Start of Raw data
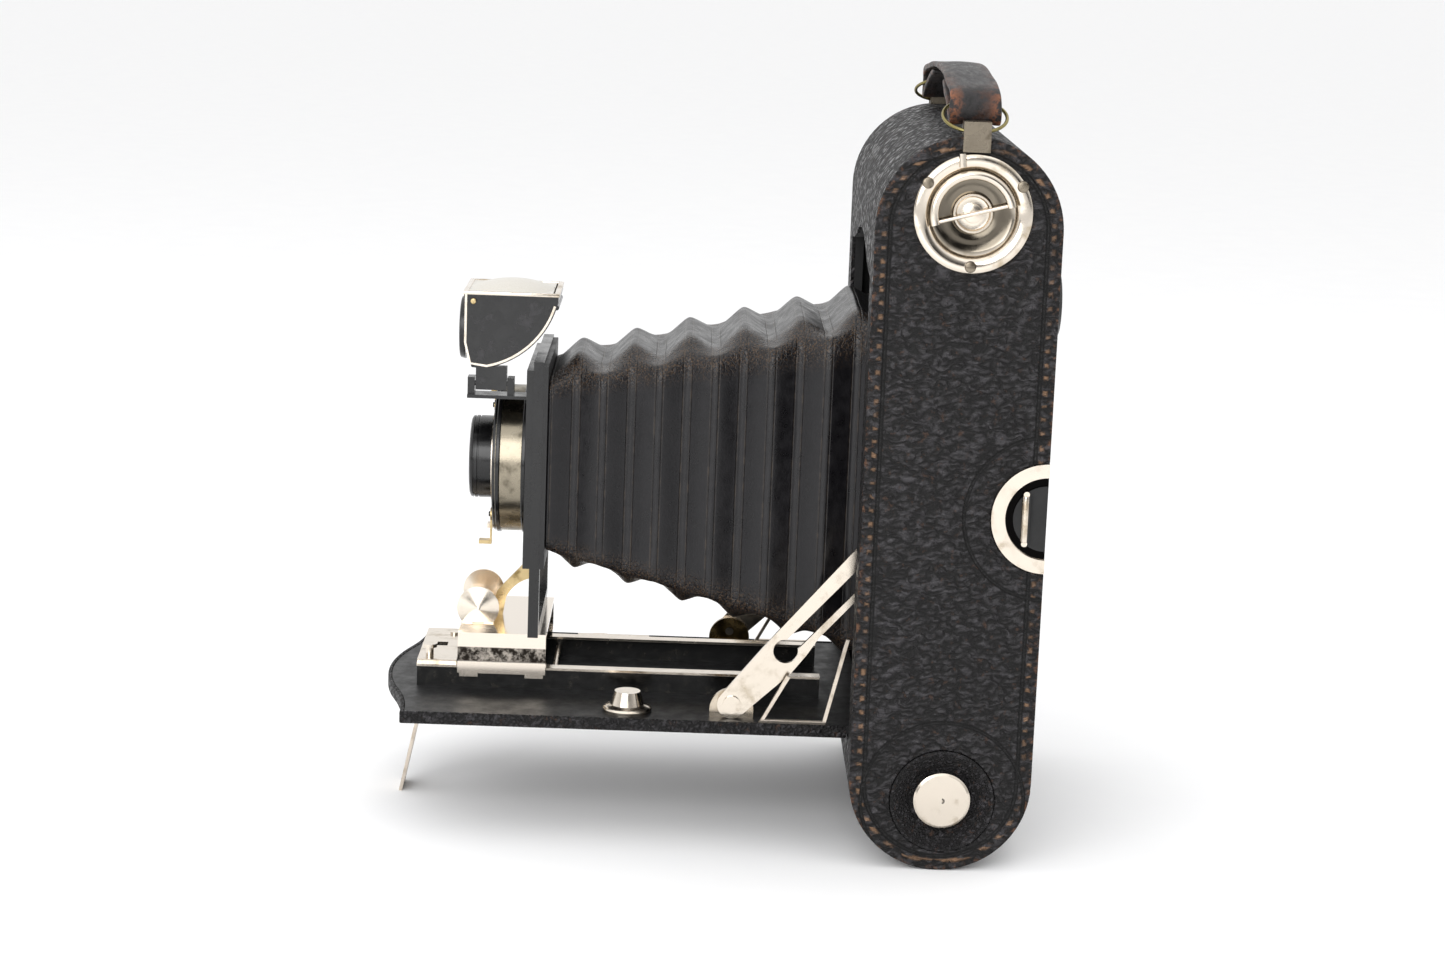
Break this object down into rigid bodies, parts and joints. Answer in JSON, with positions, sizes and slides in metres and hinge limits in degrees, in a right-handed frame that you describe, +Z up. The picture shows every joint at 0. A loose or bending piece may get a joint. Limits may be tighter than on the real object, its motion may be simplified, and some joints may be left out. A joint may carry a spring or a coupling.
{
  "type": "folding camera",
  "caption": "Folding roll-film pocket camera standing open on its end, with leather bellows, drop bed, struts, shutter, reflecting finder, winding key and carrying strap.",
  "frame": {"origin": "on the floor under the middle of the open camera's bounding box", "axes": "+Z up along the case's tall side, -Y the way the lens looks, +X the winding-key side"},
  "size_m": [0.1216, 0.1778, 0.2058],
  "materials": {
    "black_leather": "satin",
    "bellows_leather": "matt",
    "strap_leather": "satin",
    "nickel": "polished",
    "nickel_bright": "satin",
    "aged_brass": "satin",
    "black_enamel": "gloss",
    "black_matt": "matt",
    "bed_black": "satin",
    "spool_wood": "matt",
    "lens_glass": "polished",
    "ground_glass": "matt",
    "ruby_glass": "polished",
    "silvered_glass": "polished",
    "aluminium_body": "satin"
  },
  "bodies": {
    "camera_case": {"body_shell": "aluminium_body", "wrap_leather": "black_leather", "side_leathers": "black_leather", "film_gate": "black_matt", "hinge_rod": "nickel_bright", "strut_studs": "nickel_bright", "key_plate": "nickel", "key_plate_screws": "nickel", "strap_tabs": "nickel", "knob_cup": "black_leather", "catch_plates": "nickel", "bed_panel": "bed_black", "bed_leather": "black_leather", "rails": "nickel", "cross_rod": "nickel_bright", "front_stop_plate": "nickel", "focus_scale": "nickel", "tripod_bush": "nickel", "strut_ears": "nickel", "strut_rivets": "nickel", "struts": "nickel", "spring_wires": "nickel_bright", "leg_bracket": "nickel", "bellows": "bellows_leather"},
    "stand_leg": {"leg": "nickel_bright"},
    "lens_carriage": {"carriage": "nickel", "standard_frame": "black_enamel", "brace": "aged_brass", "lens_board": "nickel", "bellows_frame": "black_matt", "shutter_case": "nickel", "shutter_face": "black_enamel", "lens_barrel": "black_enamel", "front_lens": "lens_glass", "rear_lens_cell": "black_enamel", "finder_bracket": "black_enamel"},
    "finder": {"finder_body": "black_enamel", "finder_lens": "lens_glass", "finder_mirror": "silvered_glass", "finder_glass": "ground_glass"},
    "shutter_release": {"release_lever": "aged_brass"},
    "speed_pointer": {"speed_lever": "aged_brass"},
    "aperture_ring": {"aperture_lever": "nickel"},
    "near_grip": {"pinch_near": "nickel"},
    "far_grip": {"pinch_far": "nickel"},
    "winder": {"winding_hub": "nickel", "take_up_spool": "spool_wood"},
    "winder_bail": {"winding_bail": "nickel"},
    "film_spool": {"supply_spool": "spool_wood"},
    "loading_knob": {"supply_knob": "nickel"},
    "upper_roller": {"roller_top": "nickel_bright"},
    "lower_roller": {"roller_bottom": "nickel_bright"},
    "back": {"back_cover": "aluminium_body", "back_leather": "black_leather", "window_bezel": "black_enamel", "ruby_glass": "ruby_glass"},
    "near_catch": {"catch_near": "nickel"},
    "far_catch": {"catch_far": "nickel"},
    "handle": {"strap": "strap_leather", "strap_rings": "aged_brass"}
  },
  "joints": [
    {"name": "carriage_slide", "type": "slide", "parent": "camera_case", "child": "lens_carriage", "axis": [0, 1, 0], "range_m": [0, 0.1075], "deforming": ["bellows"]},
    {"name": "finder_swivel", "type": "hinge", "parent": "lens_carriage", "child": "finder", "pos_m": [0.0175, -0.0626, 0.1195], "axis": [0, 1, 0], "range_deg": [0, 90]},
    {"name": "leg_fold", "type": "hinge", "parent": "camera_case", "child": "stand_leg", "pos_m": [0, -0.0786, 0.03], "axis": [1, 0, 0], "range_deg": [0, 100]},
    {"name": "release_trip", "type": "hinge", "parent": "lens_carriage", "child": "shutter_release", "pos_m": [0.008, -0.0601, 0.0814], "axis": [0, 1, 0], "range_deg": [-14, 0], "stiffness_Nm_per_rad": 0.004},
    {"name": "speed_turn", "type": "hinge", "parent": "lens_carriage", "child": "speed_pointer", "pos_m": [0, -0.0601, 0.1106], "axis": [0, 1, 0], "range_deg": [-40, 40]},
    {"name": "aperture_turn", "type": "hinge", "parent": "lens_carriage", "child": "aperture_ring", "pos_m": [0, -0.0601, 0.096], "axis": [0, 1, 0], "range_deg": [0, 60]},
    {"name": "grip_press", "type": "slide", "parent": "lens_carriage", "child": "near_grip", "axis": [-1, 0, 0], "range_m": [0, 0.002], "stiffness_N_per_m": 300},
    {"name": "far_grip_press", "type": "slide", "parent": "lens_carriage", "child": "far_grip", "axis": [1, 0, 0], "range_m": [0, 0.002], "stiffness_N_per_m": 300},
    {"name": "winding_turn", "type": "hinge", "parent": "camera_case", "child": "winder", "pos_m": [0, 0.0631, 0.1744], "axis": [1, 0, 0], "continuous": true},
    {"name": "bail_fold", "type": "hinge", "parent": "winder", "child": "winder_bail", "pos_m": [0.0591, 0.0631, 0.1744], "axis": [0, 0.9659, 0.2588], "range_deg": [0, 100]},
    {"name": "film_spool_spin", "type": "hinge", "parent": "camera_case", "child": "film_spool", "pos_m": [0, 0.0631, 0.019], "axis": [1, 0, 0], "continuous": true},
    {"name": "loading_knob_pull", "type": "slide", "parent": "camera_case", "child": "loading_knob", "axis": [1, 0, 0], "range_m": [0, 0.005], "stiffness_N_per_m": 150},
    {"name": "upper_roller_spin", "type": "hinge", "parent": "camera_case", "child": "upper_roller", "pos_m": [0, 0.0806, 0.157], "axis": [1, 0, 0], "continuous": true},
    {"name": "lower_roller_spin", "type": "hinge", "parent": "camera_case", "child": "lower_roller", "pos_m": [0, 0.0806, 0.038], "axis": [1, 0, 0], "continuous": true},
    {"name": "back_lift_off", "type": "slide", "parent": "camera_case", "child": "back", "axis": [0, 1, 0], "range_m": [0, 0.06]},
    {"name": "near_catch_press", "type": "slide", "parent": "camera_case", "child": "near_catch", "axis": [0, -1, 0], "range_m": [0, 0.0018], "stiffness_N_per_m": 300},
    {"name": "far_catch_press", "type": "slide", "parent": "camera_case", "child": "far_catch", "axis": [0, -1, 0], "range_m": [0, 0.0018], "stiffness_N_per_m": 300},
    {"name": "strap_swing", "type": "hinge", "parent": "camera_case", "child": "handle", "pos_m": [0, 0.0631, 0.1949], "axis": [1, 0, 0], "range_deg": [-14, 14]}
  ],
  "couplings": [
    {"joint": "far_grip_press", "follows": "grip_press", "ratio": 1}
  ]
}
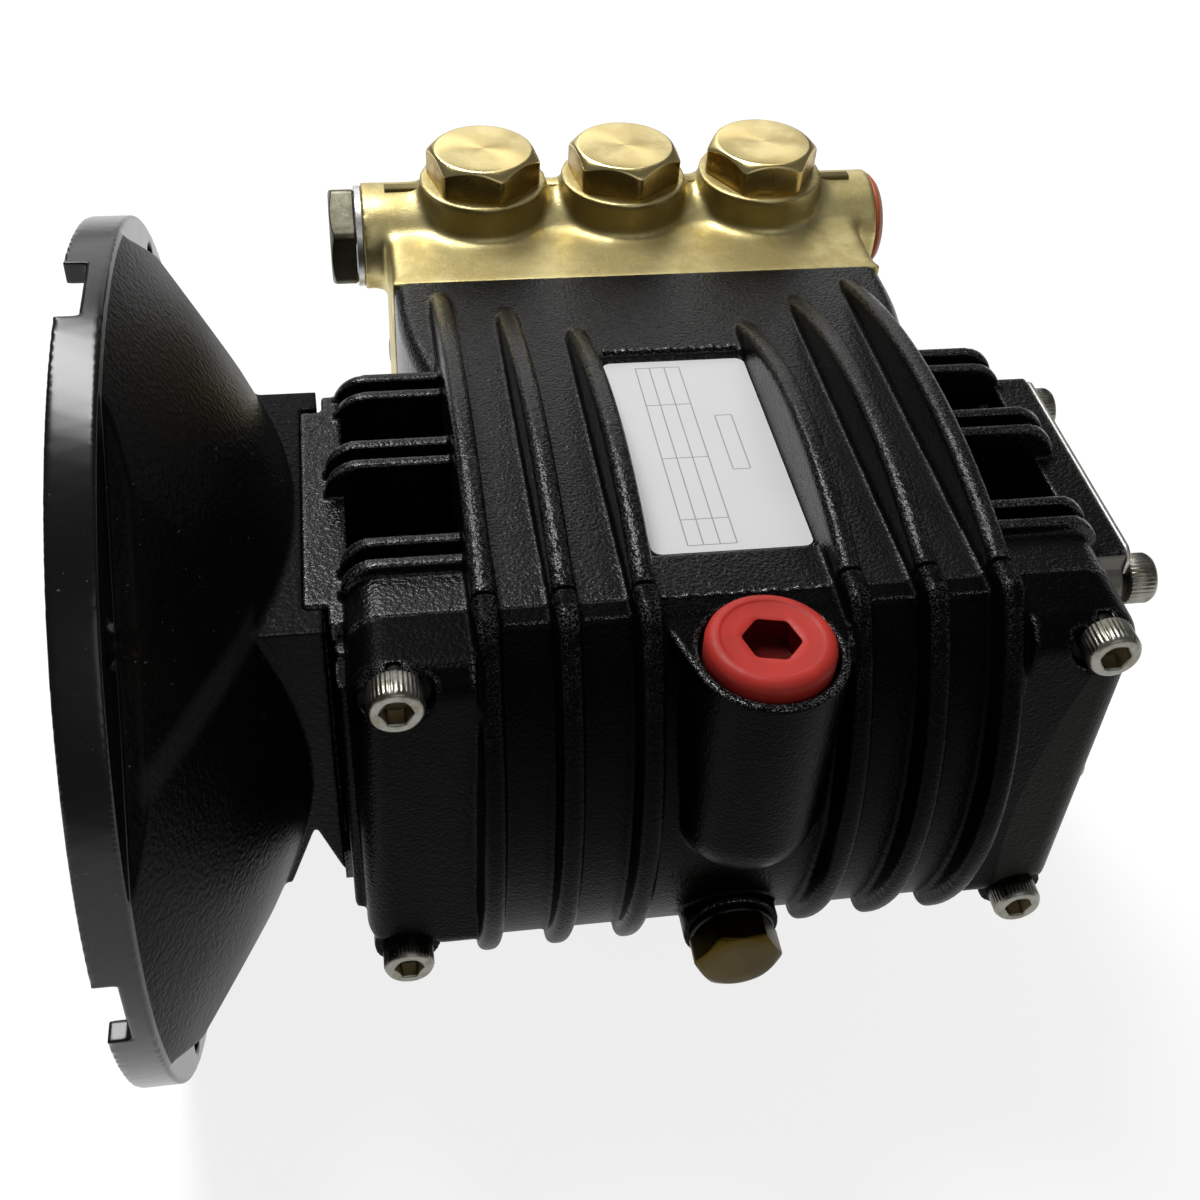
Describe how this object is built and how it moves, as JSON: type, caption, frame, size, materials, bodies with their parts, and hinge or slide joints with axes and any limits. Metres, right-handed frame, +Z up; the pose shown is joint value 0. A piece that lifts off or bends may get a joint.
End of Raw data
### The task:
Extract the complete listing above, reproducing each line exactly.

### Answer in full:
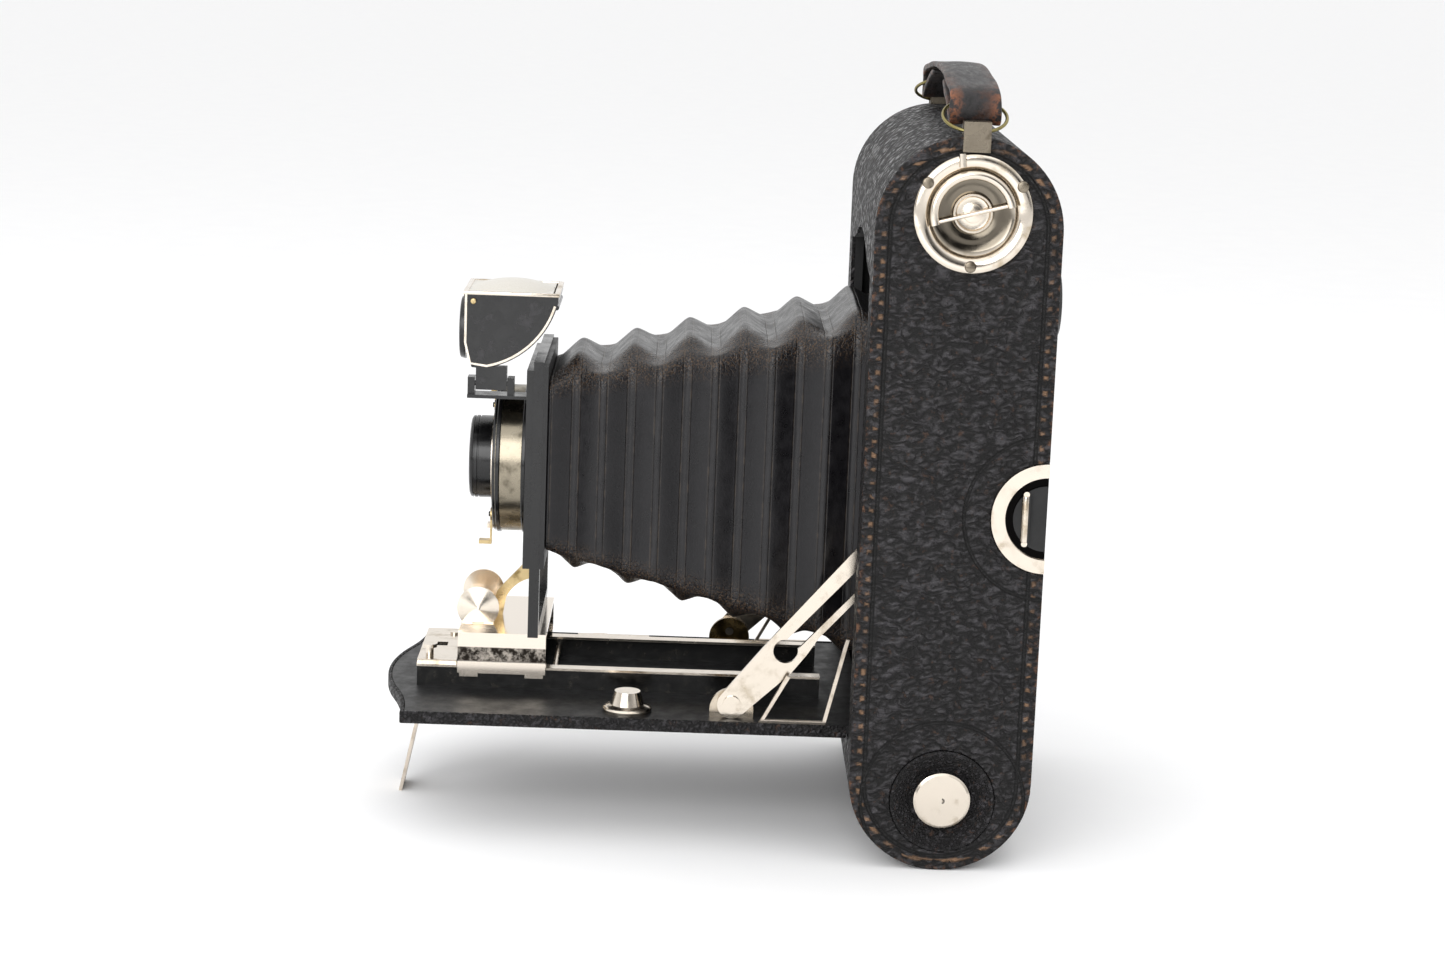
Break this object down into rigid bodies, parts and joints. Answer in JSON, with positions, sizes and slides in metres and hinge limits in degrees, in a right-handed frame that you describe, +Z up. The picture shows every joint at 0. A loose or bending piece may get a joint. Limits may be tighter than on the real object, its motion may be simplified, and some joints may be left out. A joint may carry a spring or a coupling.
{
  "type": "folding camera",
  "caption": "Folding roll-film pocket camera standing open on its end, with leather bellows, drop bed, struts, shutter, reflecting finder, winding key and carrying strap.",
  "frame": {"origin": "on the floor under the middle of the open camera's bounding box", "axes": "+Z up along the case's tall side, -Y the way the lens looks, +X the winding-key side"},
  "size_m": [0.1216, 0.1778, 0.2058],
  "materials": {
    "black_leather": "satin",
    "bellows_leather": "matt",
    "strap_leather": "satin",
    "nickel": "polished",
    "nickel_bright": "satin",
    "aged_brass": "satin",
    "black_enamel": "gloss",
    "black_matt": "matt",
    "bed_black": "satin",
    "spool_wood": "matt",
    "lens_glass": "polished",
    "ground_glass": "matt",
    "ruby_glass": "polished",
    "silvered_glass": "polished",
    "aluminium_body": "satin"
  },
  "bodies": {
    "camera_case": {"body_shell": "aluminium_body", "wrap_leather": "black_leather", "side_leathers": "black_leather", "film_gate": "black_matt", "hinge_rod": "nickel_bright", "strut_studs": "nickel_bright", "key_plate": "nickel", "key_plate_screws": "nickel", "strap_tabs": "nickel", "knob_cup": "black_leather", "catch_plates": "nickel", "bed_panel": "bed_black", "bed_leather": "black_leather", "rails": "nickel", "cross_rod": "nickel_bright", "front_stop_plate": "nickel", "focus_scale": "nickel", "tripod_bush": "nickel", "strut_ears": "nickel", "strut_rivets": "nickel", "struts": "nickel", "spring_wires": "nickel_bright", "leg_bracket": "nickel", "bellows": "bellows_leather"},
    "stand_leg": {"leg": "nickel_bright"},
    "lens_carriage": {"carriage": "nickel", "standard_frame": "black_enamel", "brace": "aged_brass", "lens_board": "nickel", "bellows_frame": "black_matt", "shutter_case": "nickel", "shutter_face": "black_enamel", "lens_barrel": "black_enamel", "front_lens": "lens_glass", "rear_lens_cell": "black_enamel", "finder_bracket": "black_enamel"},
    "finder": {"finder_body": "black_enamel", "finder_lens": "lens_glass", "finder_mirror": "silvered_glass", "finder_glass": "ground_glass"},
    "shutter_release": {"release_lever": "aged_brass"},
    "speed_pointer": {"speed_lever": "aged_brass"},
    "aperture_ring": {"aperture_lever": "nickel"},
    "near_grip": {"pinch_near": "nickel"},
    "far_grip": {"pinch_far": "nickel"},
    "winder": {"winding_hub": "nickel", "take_up_spool": "spool_wood"},
    "winder_bail": {"winding_bail": "nickel"},
    "film_spool": {"supply_spool": "spool_wood"},
    "loading_knob": {"supply_knob": "nickel"},
    "upper_roller": {"roller_top": "nickel_bright"},
    "lower_roller": {"roller_bottom": "nickel_bright"},
    "back": {"back_cover": "aluminium_body", "back_leather": "black_leather", "window_bezel": "black_enamel", "ruby_glass": "ruby_glass"},
    "near_catch": {"catch_near": "nickel"},
    "far_catch": {"catch_far": "nickel"},
    "handle": {"strap": "strap_leather", "strap_rings": "aged_brass"}
  },
  "joints": [
    {"name": "carriage_slide", "type": "slide", "parent": "camera_case", "child": "lens_carriage", "axis": [0, 1, 0], "range_m": [0, 0.1075], "deforming": ["bellows"]},
    {"name": "finder_swivel", "type": "hinge", "parent": "lens_carriage", "child": "finder", "pos_m": [0.0175, -0.0626, 0.1195], "axis": [0, 1, 0], "range_deg": [0, 90]},
    {"name": "leg_fold", "type": "hinge", "parent": "camera_case", "child": "stand_leg", "pos_m": [0, -0.0786, 0.03], "axis": [1, 0, 0], "range_deg": [0, 100]},
    {"name": "release_trip", "type": "hinge", "parent": "lens_carriage", "child": "shutter_release", "pos_m": [0.008, -0.0601, 0.0814], "axis": [0, 1, 0], "range_deg": [-14, 0], "stiffness_Nm_per_rad": 0.004},
    {"name": "speed_turn", "type": "hinge", "parent": "lens_carriage", "child": "speed_pointer", "pos_m": [0, -0.0601, 0.1106], "axis": [0, 1, 0], "range_deg": [-40, 40]},
    {"name": "aperture_turn", "type": "hinge", "parent": "lens_carriage", "child": "aperture_ring", "pos_m": [0, -0.0601, 0.096], "axis": [0, 1, 0], "range_deg": [0, 60]},
    {"name": "grip_press", "type": "slide", "parent": "lens_carriage", "child": "near_grip", "axis": [-1, 0, 0], "range_m": [0, 0.002], "stiffness_N_per_m": 300},
    {"name": "far_grip_press", "type": "slide", "parent": "lens_carriage", "child": "far_grip", "axis": [1, 0, 0], "range_m": [0, 0.002], "stiffness_N_per_m": 300},
    {"name": "winding_turn", "type": "hinge", "parent": "camera_case", "child": "winder", "pos_m": [0, 0.0631, 0.1744], "axis": [1, 0, 0], "continuous": true},
    {"name": "bail_fold", "type": "hinge", "parent": "winder", "child": "winder_bail", "pos_m": [0.0591, 0.0631, 0.1744], "axis": [0, 0.9659, 0.2588], "range_deg": [0, 100]},
    {"name": "film_spool_spin", "type": "hinge", "parent": "camera_case", "child": "film_spool", "pos_m": [0, 0.0631, 0.019], "axis": [1, 0, 0], "continuous": true},
    {"name": "loading_knob_pull", "type": "slide", "parent": "camera_case", "child": "loading_knob", "axis": [1, 0, 0], "range_m": [0, 0.005], "stiffness_N_per_m": 150},
    {"name": "upper_roller_spin", "type": "hinge", "parent": "camera_case", "child": "upper_roller", "pos_m": [0, 0.0806, 0.157], "axis": [1, 0, 0], "continuous": true},
    {"name": "lower_roller_spin", "type": "hinge", "parent": "camera_case", "child": "lower_roller", "pos_m": [0, 0.0806, 0.038], "axis": [1, 0, 0], "continuous": true},
    {"name": "back_lift_off", "type": "slide", "parent": "camera_case", "child": "back", "axis": [0, 1, 0], "range_m": [0, 0.06]},
    {"name": "near_catch_press", "type": "slide", "parent": "camera_case", "child": "near_catch", "axis": [0, -1, 0], "range_m": [0, 0.0018], "stiffness_N_per_m": 300},
    {"name": "far_catch_press", "type": "slide", "parent": "camera_case", "child": "far_catch", "axis": [0, -1, 0], "range_m": [0, 0.0018], "stiffness_N_per_m": 300},
    {"name": "strap_swing", "type": "hinge", "parent": "camera_case", "child": "handle", "pos_m": [0, 0.0631, 0.1949], "axis": [1, 0, 0], "range_deg": [-14, 14]}
  ],
  "couplings": [
    {"joint": "far_grip_press", "follows": "grip_press", "ratio": 1}
  ]
}
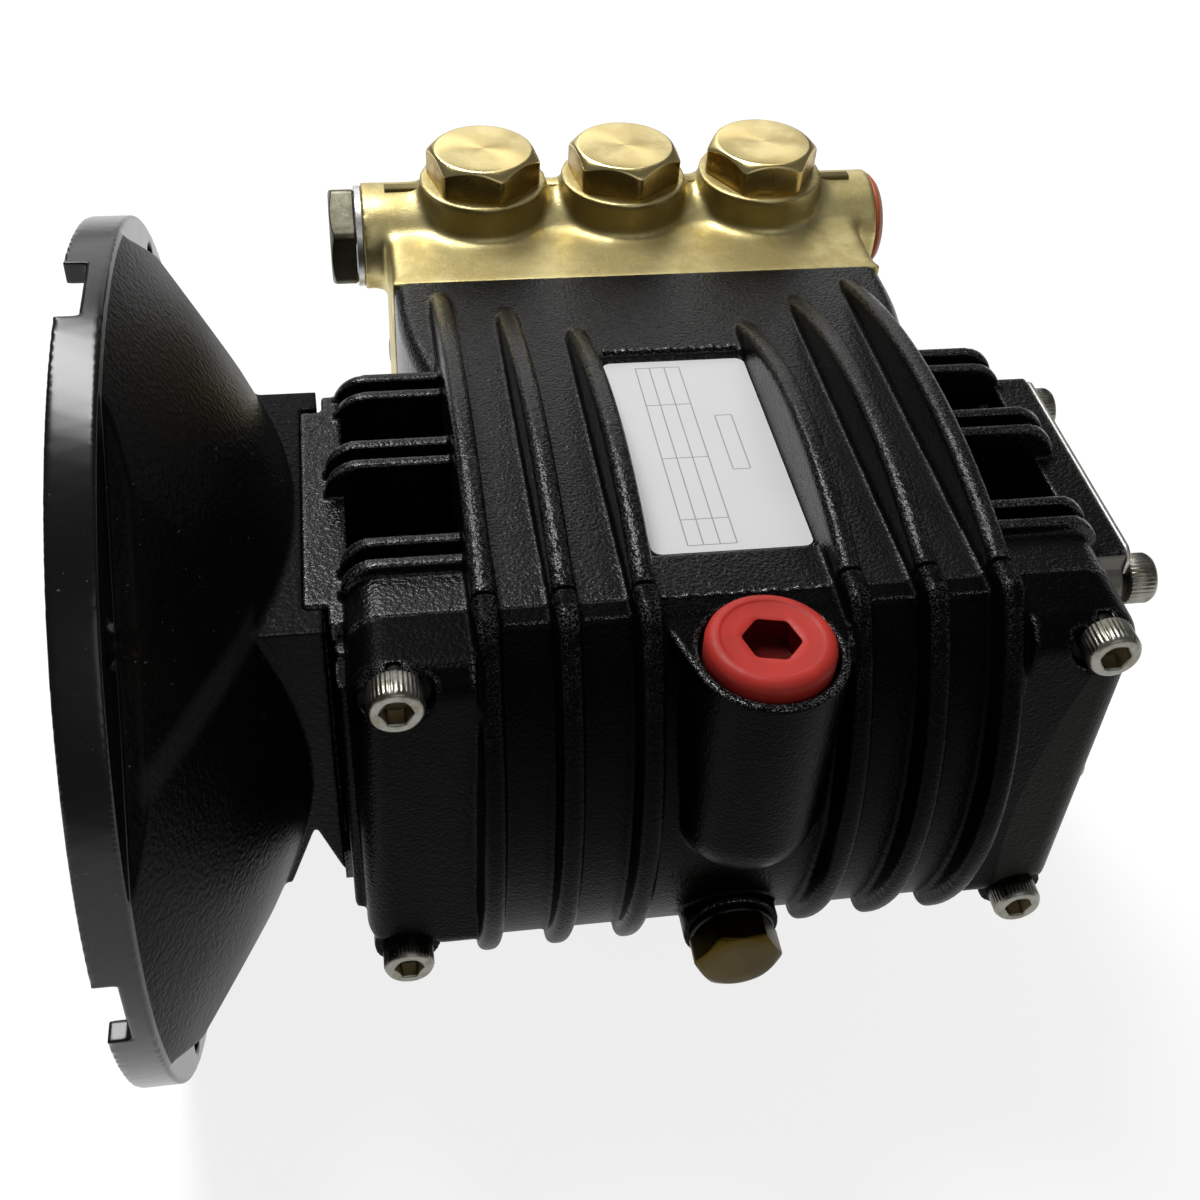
Describe how this object is built and how it moves, as JSON: type, caption, frame, size, materials, bodies with their parts, and hinge or slide joints with axes and any limits. Metres, right-handed frame, +Z up; the pose shown is joint value 0. A piece that lifts off or bends may get a joint.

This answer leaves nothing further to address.